В цикле перемежаются стихи очень емкого символического содержания и стихи «простые» - о природе, любви, разлуке. «Гамлет» - «Март» - «На Страстной» - «Белая ночь»... Постепенно нарастает значение евангельских мотивов, но они не противостоят «природной» или любовной лирике, «быту» - два эти потока как бы отражаются друг в друге, взаимодействуют и взаимообогащаются. Николай Николаевич говорит в романе: «До сих пор считалось, что самое важное в Евангелии нравственные изречения и правила, заключенные в заповедях, а для меня самое главное то, что Христос говорит притчами из быта, поясняя истину светом повседневности. В основе этого лежит мысль, что общение между смертными бессмертно и что жизнь символична, потому что она значительна». Надо думать, то же самое имел в виду Пастернак, когда в начале работы над романом характеризовал свой замысел: «Атмосфера вещи - мое христианство, в своей широте немного иное, чем квакерское и толстовское, идущее от других сторон Евангелия в придачу к нравственным» (письмо к О. М. Фрейденберг от 13 октября 1946 года). Идея воскресения и бессмертия, составляющая, по ощущению самого Пастернака, мировоззренческий центр романа, не умозрительная и не церковно-каноническая. «В той грубейшей форме, как это утверждается для утешения слабейших, это мне чуждо»,- говорит Живаго. Речь у Пастернака идет о наличном бессмертии смертных, оно в постижении того, что «все время одна и та же необъятно торжественная жизнь наполняет вселенную и ежечасно обновляется в неисчислимых сочетаниях и превращениях». Оно в чувстве личности, соизмеримой с миром, а это, по Пастернаку, дается творчеством («чувством короткости со вселенной») и исторически преду-готовано, делается возможным (в идеале - для всех) в том новом понимании человека в мире, которое принесено христианством.

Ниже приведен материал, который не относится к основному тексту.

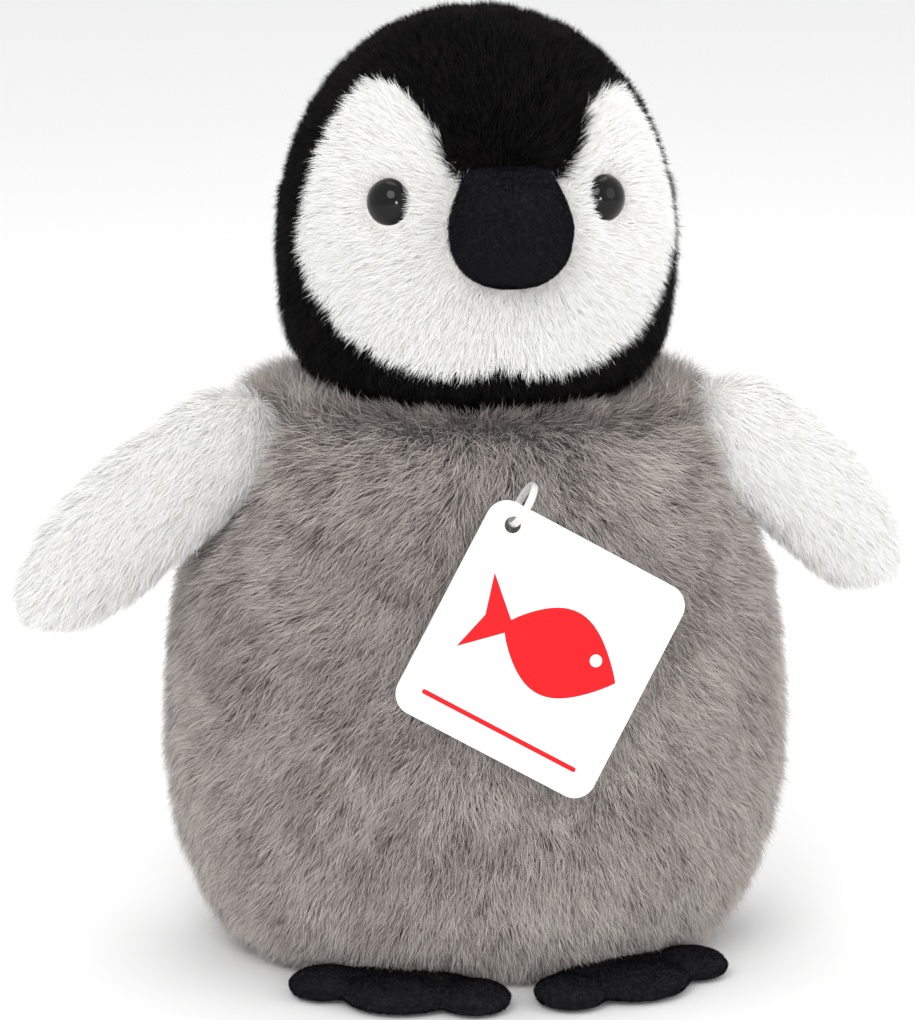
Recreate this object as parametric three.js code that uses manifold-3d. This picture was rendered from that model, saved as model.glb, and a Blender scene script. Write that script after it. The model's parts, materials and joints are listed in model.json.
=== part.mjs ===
// Sitting baby penguin, a stuffed plush toy, 200 mm tall. Millimetres, +Z up, the toy faces -Y.
// Every sewn panel is its own solid: a pile fabric shell around its filling, cut along the seams.
import * as THREE from "three";
import { mergeVertices } from "three/addons/utils/BufferGeometryUtils.js";
import Module from "manifold-3d";

const wasm = await Module();
wasm.setup();

// ---- driving dimensions ----
const GAP = 0.3; // seam gap between neighbouring pieces
const PILE_WALL = 4; // backing cloth plus the pressed pile
const FAR = 200; // reach of a cutting block beyond the toy

// Body rings: height, half width, half depth. The last rings turn in to the dish that holds the head.
const BODY_SIDE = [
  [0, 42, 34], [4, 48.5, 39], [10, 54.5, 43.5], [18, 58.5, 48.5], [28, 61.3, 52.5], [40, 62.9, 54.8],
  [52, 63.1, 55.3], [64, 62.4, 54.6], [76, 60.8, 52.8], [88, 58.2, 50.4], [98, 55.4, 48.2],
  [106, 52.6, 46], [112, 49.8, 43.8], [116, 46.5, 41.2], [118.5, 42, 38], [118.8, 38, 35.5],
  [118, 33, 31.5], [117, 26, 25], [116.5, 17, 17],
];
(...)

История как родной дом, без «свинства жестоких, оспою изрытых Калигул», дом для всех и каждого, для творчества, труда, потомства - это было бы очередной утопией, не будь дано через конфликты и борения, «черные провалы» сомнения и «размах крыла расправленный» «творчества и чудотворства». В стихах все это выражено на высочайшем трагедийном уровне. Воскресение в вере, для бессмертной жизни не есть что-то абсолютное, статичное, что можно обрести раз и навсегда. Оно может быть и не быть, до него надо «дорасти». «Смерть можно будет побороть // Усильем воскресенья» («На Страстной») - именно «побороть» и только «усильем». Жизнь как высший дар и жизнь как жертва. В напряженных коллизиях любви, в осознании пережитого и предвидении будущего, в сказке-притче о вечной борьбе со злом и, конечно, в евангельских стихах развернут весь спектр разнообразных состояний и чувств, соединенных единством внутренней всеохватной идеи.
«Стихотворения Юрия Живаго» - одна из вершин поэзии Пастернака, равная, может быть, «Сестре моей - жизни».